The jailed mom of a Michigan high school shooter is now blaming her husband, prosecutors say

James Crumbley, right, looks towards his wife Jennifer Crumbley during a court hearing in Rochester Hills, Mich., Dec. 14, 2021.
James Crumbley, right, looks at his wife, Jennifer Crumbley, during a court hearing.Carlos Osorio/AP Photo
  • The parents of a Michigan school shooter are facing involuntary manslaughter charges.

  • Prosecutors say James and Jennifer Crumbley allowed their son access to a gun before he killed four people in 2021.

  • Jennifer Crumbley is now blaming it on her husband, prosecutors say.

Prosecutors say Jennifer Crumbley might try to place all the blame on her husband during their upcoming manslaughter trial, court records show.

Jennifer and her husband, James Crumbley, are both facing involuntary manslaughter charges in connection with the Oxford High School shooting, which left four students dead in November 2021.

The couple's teenage son pleaded guilty to murder and terrorism charges related to the shooting in October 2022 and is scheduled to be sentenced on December 8.

In one of the first cases of its kind, the parents are accused of making a firearm too easily accessible to their son and ignoring warning signs that he was depressed. Both parents face up to 60 years in prison if convicted.

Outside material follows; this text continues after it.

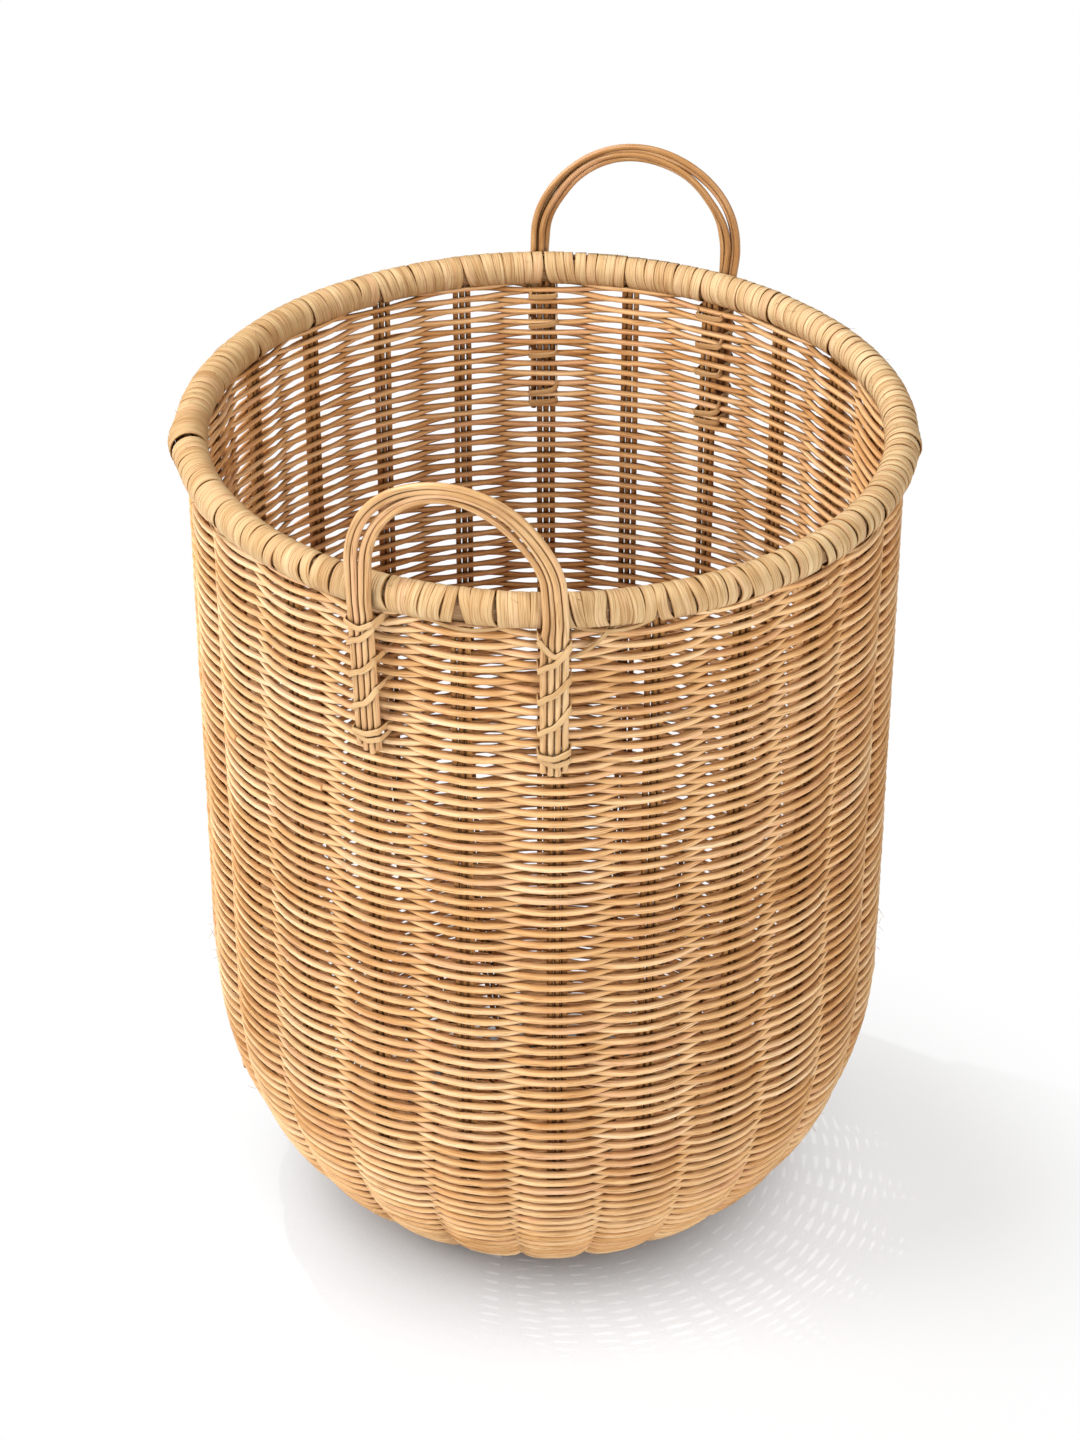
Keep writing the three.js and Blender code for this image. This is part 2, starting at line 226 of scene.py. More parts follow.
def given_line(start):
    return start.node("GeometryNodeMeshToCurve", inputs={"Mesh": start.out("Geometry")})


def along_it(start, measure):
    """Where each point stands on its line: its Factor from 0 to 1, or its Length from the start."""
    return start.node("GeometryNodeSplineParameter").out(measure)


def copies_of_a_line(start, points, amount):
    """A number of equal lines, each with its own number under the name Duplicate Index."""
    line = start.node("GeometryNodeCurvePrimitiveLine", inputs={"End": (1, 0, 0)})
    line = start.node("GeometryNodeResampleCurve", inputs={"Curve": line, "Count": points})
    settings = {"domain": "SPLINE"}
    return start.node("GeometryNodeDuplicateElements", settings, {"Geometry": line, "Amount": amount})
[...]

In a Monday court filing, prosecutors said that Jennifer Crumbley may attempt to blame her husband during their trial, which is set to begin in January, nearly two years after a judge had to ask the couple to stop mouthing "I love you" to each other in court.

"Defendant James Crumbley should be aware of the fact that defendant Jennifer Crumbley has placed blame on him in jail communications," prosecutors wrote. The prosecution did not elaborate on the referenced jail communications, which could include monitored phone calls or conversations with other inmates, among other interactions.

James and Jennifer Crumbley each have their own attorney, but they will go to trial together with a joint defense. Prosecutors have noted in previous hearings this could cause a conflict of interest.

In the recent filing, prosecutors said the "joint defense aspect" of the case could give Crumbley's attorneys difficulty with making certain arguments, cross-examination, and potential negotiations.

In previous court filings, attorneys for the Crumbleys have accused prosecutors of "trying to create a rift" between the couple and their attorneys, making it appear to the public that the "Crumbleys are not united," according to The Detroit Free Press.

According to the outlet, prosecutors raised the issue of the potential for conflict of interest caused by the Crumbleys' separate attorneys in emails last week. In response, Jennifer Crumbley's attorney filed an emergency motion asking the court to order prosecutors to privately disclose the reason for their concern, the Free Press reported.

"The prosecution knows very well that any filing by attorneys in this case are almost immediately picked up by the media and lead to inflammatory articles about the Crumbleys," the filing says. "There is no reason, other than gamesmanship by the prosecution, that the defense should not be made aware of the alleged basis to believe any conflict issue exists."

Shannon Smith, an attorney for Jennifer Crumbley, did not immediately return a request for comment from Insider.

The potential for conflict between the Crumbleys has arisen before.

Amanda Holland, a former coworker of Jennifer Crumbley, testified at a pretrial hearing in February 2022 that the mother was involved in an extramarital relationship throughout 2021 and that she would sneak away from work often to meet someone in a Costco parking lot.

Defense attorneys for the Crumbleys tried to keep evidence of that infidelity out of the courtroom. As a result, the judge limited the prosecutor's ability to show some evidence of extramarital affairs in separate decisions in June 2022 and November 2022, according to court documents.